Kayle Fled the Battle

Ravenhale·2/20/2019, 11:16:25 PM·2 votes·1,240 views

Reading the short bios of both and I had to scratch my head over this. She watches her father die in Morgana's arms and retreats to Targon. There's no mention of her being unable to deal with Morgana. Was Morgana's question about their father being wrong in taking them away truly that incapacitating?

Quite a bit of talk on the boards about being unable to relate with Kayle's character, but I have to disagree. We all have issues where we become uncertain about our course of action.

Sure, Morgana is rather straight forward by comparison. She's daddy's little girl, whom is angry with an errant mother that chose duty over family. Kayle idolizes her mother, which is a difficult thing to deal with as a single parent. And there's no way you would ever tear that away from her, when that's all she has of her mother. Well... short of hating her mother and then you would just end up the bad guy. Am I getting to real at this point?
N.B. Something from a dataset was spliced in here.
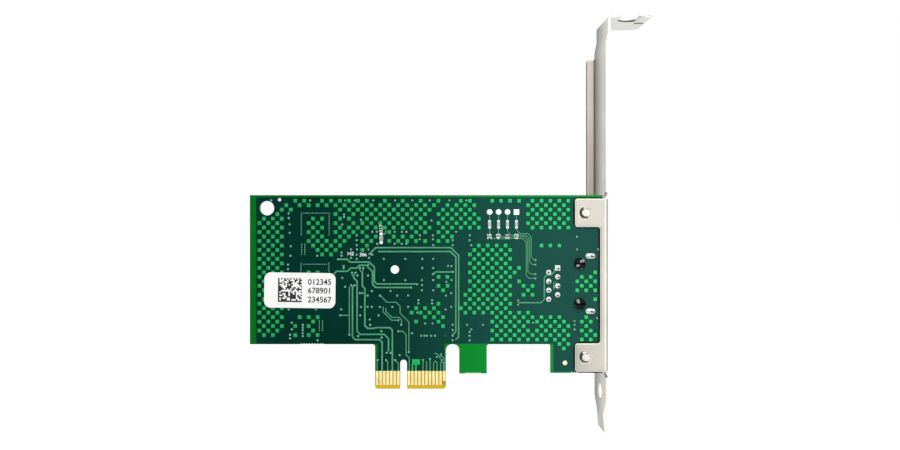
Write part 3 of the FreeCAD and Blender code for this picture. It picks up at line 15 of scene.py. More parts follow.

Anyways, I feel much worse about how Kayle ends up than Morgana. What does Kayle find at Targon? I think it quite unlikely for her to find her mother, so... that could be harsh. Clearly she has been clinging to that. I think I would conclude Kayle is much more "broken" than Morgana is in regards to personality. Rather tragic.

3 Comments

mrmeddyman2/21/2019, 12:08:38 AM4 votes

It's overly simplistic thinking to think that a character that is relatable or more likeable is automatically a better character. If that's the only metric you use to define the worth of a character than of course Morgana will win every time because she is empathetic while Kayle isn't.

Another way of looking at it is that Kayle is trying to live up to an ideal bigger than herself at great cost, while Morgana is selfishly running away because it's easier to live a life that you dedicate to yourself (happy family, freedom, personal joys) than it is to live an existence of sacrifice where you at least attempt to add something back to the world.

Reminds me of a quote that Dr. Fate says to a dictatorial Superman in Injustice 2

"Justice is blind, not heartless."

Kayle is caught between the transition from blind justice to heartless justice. Holding on to her own humanity while trying to serve humanity is her greatest trial.

Lady Sylum2/21/2019, 12:09:27 AM1 votes

I had that feeling too. I see Kayle over zealous "purpose in life" is actually a veiled way for her to feel closer to her mother . She can't afford to pause I think about the big picture. Her way _has _ to be the right be right one and her cause _has _ to be just . Because if not that would mean her mother didn't just leave her family for a 'higher calling" she straight up abandoned them and that would mean Kayle killed countless of people , including her own father, and attacked her twin for.....nothing.

Honestly, if Kayle really paused and thought about the _real_feeling behind her motives, if she allowed herself to be "human", it would shatter her.